Brief: Show every line where "manifold" occurs.

>> start Data

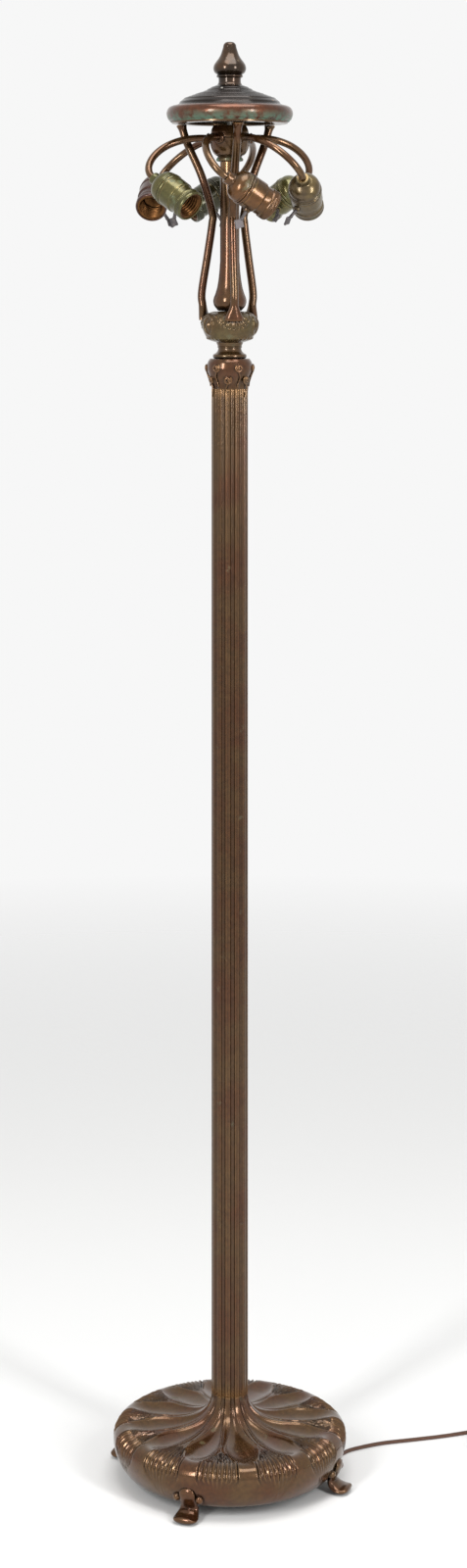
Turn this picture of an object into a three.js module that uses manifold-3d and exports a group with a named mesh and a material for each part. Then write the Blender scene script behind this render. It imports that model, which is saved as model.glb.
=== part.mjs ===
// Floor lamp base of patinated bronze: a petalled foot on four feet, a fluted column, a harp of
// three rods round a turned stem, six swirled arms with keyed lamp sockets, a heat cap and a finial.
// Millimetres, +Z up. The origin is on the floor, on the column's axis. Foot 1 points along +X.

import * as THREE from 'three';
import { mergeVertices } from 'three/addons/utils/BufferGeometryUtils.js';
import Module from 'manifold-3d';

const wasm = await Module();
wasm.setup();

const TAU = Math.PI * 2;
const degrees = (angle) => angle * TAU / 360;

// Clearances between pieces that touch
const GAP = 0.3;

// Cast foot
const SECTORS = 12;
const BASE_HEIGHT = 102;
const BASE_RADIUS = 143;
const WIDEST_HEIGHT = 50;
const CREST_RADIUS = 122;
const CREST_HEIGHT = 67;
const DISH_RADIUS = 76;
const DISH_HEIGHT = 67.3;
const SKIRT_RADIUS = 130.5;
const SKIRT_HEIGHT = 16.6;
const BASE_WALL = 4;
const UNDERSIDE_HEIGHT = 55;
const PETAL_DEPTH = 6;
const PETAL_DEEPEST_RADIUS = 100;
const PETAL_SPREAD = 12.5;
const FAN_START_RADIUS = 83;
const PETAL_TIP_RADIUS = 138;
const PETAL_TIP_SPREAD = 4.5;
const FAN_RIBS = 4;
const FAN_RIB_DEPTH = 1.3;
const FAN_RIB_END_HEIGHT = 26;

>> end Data

Response:
Turn this picture of an object into a three.js module that uses manifold-3d and exports a group with a named mesh and a material for each part. Then write the Blender scene script behind this render. It imports that model, which is saved as model.glb.
import Module from 'manifold-3d';